Ferguson’s study split 150 participants into three random groups: one group got to watch Masters of Horror and The Tudors (in which Henry VIII avails himself of many a never again mentioned concubine), one group got to watch Buffy the Vampire Slayer and Law & Order SVU (episodes featured sexual violence but also Buffy and detective Olivia Benson), and a third, the control, watched the more family friendly fare 7th Heaven and The Gilmore Girls. Afterwards, subjects were quizzed on their attitudes towards women and their levels of depression and anxiety were evaluated.
And he found what you might expect: Watching shows with powerful women made women feel less anxious, despite the presence of sexual violence in the stories. Watching shows that contained sexual violence and passive female characters correlated with men identifying with more negative attitudes towards women.
But I found the rest of the results pretty fascinating. From The Atlantic:
Males who watched sexually violent shows with submissive female characters reported more negative attitudes about women than the control group. This effect did not occur for men who watched shows with powerful women. Women actually reported more negative attitudes after watching the G-rated shows, but how female characters were portrayed did not affect their beliefs.
Women who watched weak characters in sexually violent situations became twice as anxious as women who watched SVU or Buffy, who in turn actually reported less anxiety than the control group. The inverse occurred for men, who felt least anxious after watching The Tudors or Masters of Horror.
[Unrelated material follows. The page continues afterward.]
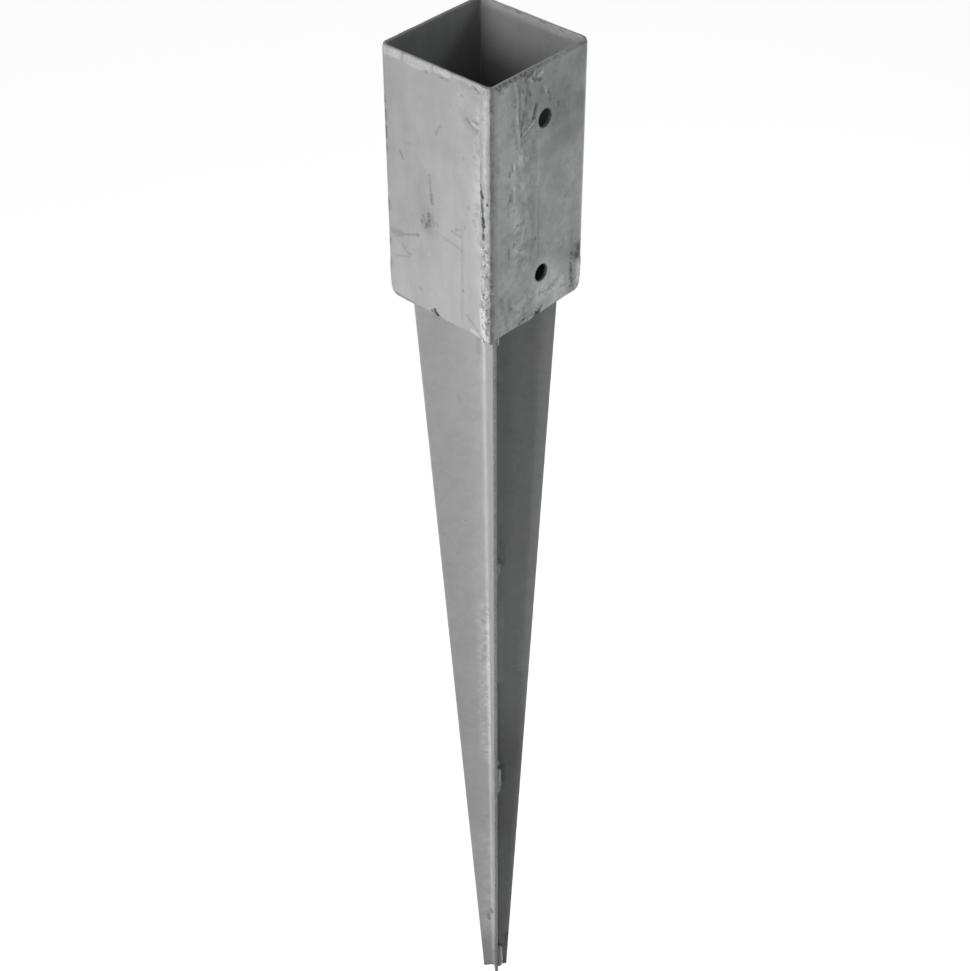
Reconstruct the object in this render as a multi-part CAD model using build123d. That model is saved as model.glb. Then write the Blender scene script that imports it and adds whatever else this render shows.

The idea that a powerful female character outweighs violence against women so much that women actually find those shows more reassuring than shows without violence at all is pretty amazing. The idea that the men in the study found shows with sexual violence against passive women to be the most comforting is less so. The participants were college students from a “southern university.” I’d love to know the particular politics on campus of the school, and whether they correlate with a rigid understanding of gender roles. I’d also love it if the sample size was bigger, but all in all, still an interesting demonstration.